The few details released on New York’s potential next wave of offshore wind projects indicate continued efforts to expand the human and industrial infrastructure critical to offshore development.
They also indicate a 28% shrinkage: Contracts for all four projects that previously were contracted by the state have been or will be cancelled. They had a combined 4,230 MW of capacity, but the three proposals submitted by the Jan. 25 deadline would be a maximum of 3,034 MW.
Three gigawatts is a respectable figure, given the struggles the offshore wind industry experiences as it establishes itself in the United States. (Four other Northeast states have seen contract cancellations in the past year.)
And New York is in advanced negotiations for three other projects it awarded provisional contracts in October 2023 — their total capacity is 4,032 MW. (See NY Announces Renewable Energy Projects Totaling 6.4 GW.) Final contract execution may come as soon as this quarter.
If they all come to pass, these six projects would total 7 GW, and get the state most of the way to its 2035 goal of 9 GW.
Beyond that, developers cancelled New York contracts for two other projects totaling 2,470 MW. But they did not cancel the projects themselves — they could be rebid into a future solicitation, though not necessarily New York’s.

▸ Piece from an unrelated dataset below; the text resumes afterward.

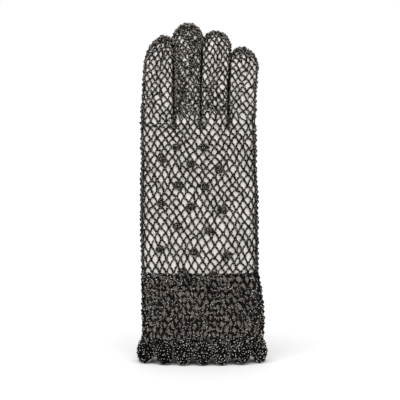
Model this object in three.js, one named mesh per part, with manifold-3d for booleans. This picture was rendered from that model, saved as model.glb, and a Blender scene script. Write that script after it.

The three proposals submitted to the New York State Energy Research and Development Authority on Jan. 25 were Community Offshore Wind 2, Empire Wind 1 and Sunrise Wind.
The names are familiar: Empire and Sunrise hold contracts that still officially are in effect but will be cancelled regardless of whether the projects win new contracts. And Community Offshore Wind 1 was one of the provisional contract awardees in October.
Equinor and Ørsted both are moving to terminate their joint ventures and proceed solo on Empire and Sunrise, respectively. (See Offshore Wind Reset Complete in New York.)
Both are mature plans with many regulatory and logistical hurdles already cleared, giving them a yearslong head start over newer proposals in a region of the state predicted to be at growing risk of capacity shortfalls as soon as 2025.
The proposals submitted Jan. 25 illustrate the long timelines at play: Community’s projected commercial operations date is not until 2031. Sunrise projects commercial operations in 2030 if it is built to be ready for a meshed offshore transmission system, or 2026 if it is not meshed-ready. Empire also projects power generation starting in 2026.
Most other details are redacted in the public versions of their supporting documentation.
Equinor and Ørsted have continued actively moving the projects forward since declaring in June 2023 that the existing contracts were untenable without more money from the state, and since the state in October 2023 said no more money would be forthcoming. (See OSW Developers Seeking More Money from New York and New York Rejects Inflation Adjustment for Renewable Projects.)
The latest update: On Feb. 1, Equinor announced New York City had approved its design for an offshore wind operations and maintenance building at the South Brooklyn Marine Terminal, a 73-acre facility the company envisions as an onshore hub for offshore construction and operations — both for itself and other developers.
Ørsted, meanwhile, continues preparatory work for the onshore electrical infrastructure upgrades Sunrise would need. It plans to set up an operations and maintenance hub on the north shore of Long Island as part of the Sunrise project and open it in the third quarter of 2024.
Community Offshore Wind is a collaboration by RWE and National Grid Ventures. In the summary of their proposal, they said they have made allowances for the economic risks and supply chain uncertainties that have bedeviled offshore wind developers since late 2022. The Community projects are designed with the flexibility needed to overcome these challenges, they added.
Additionally, Community proposes nearly $50 million in workforce and supply chain investments; Equinor has been funding the Offshore Wind Innovation Hub; and Ørsted has funded the National Offshore Wind Training Center.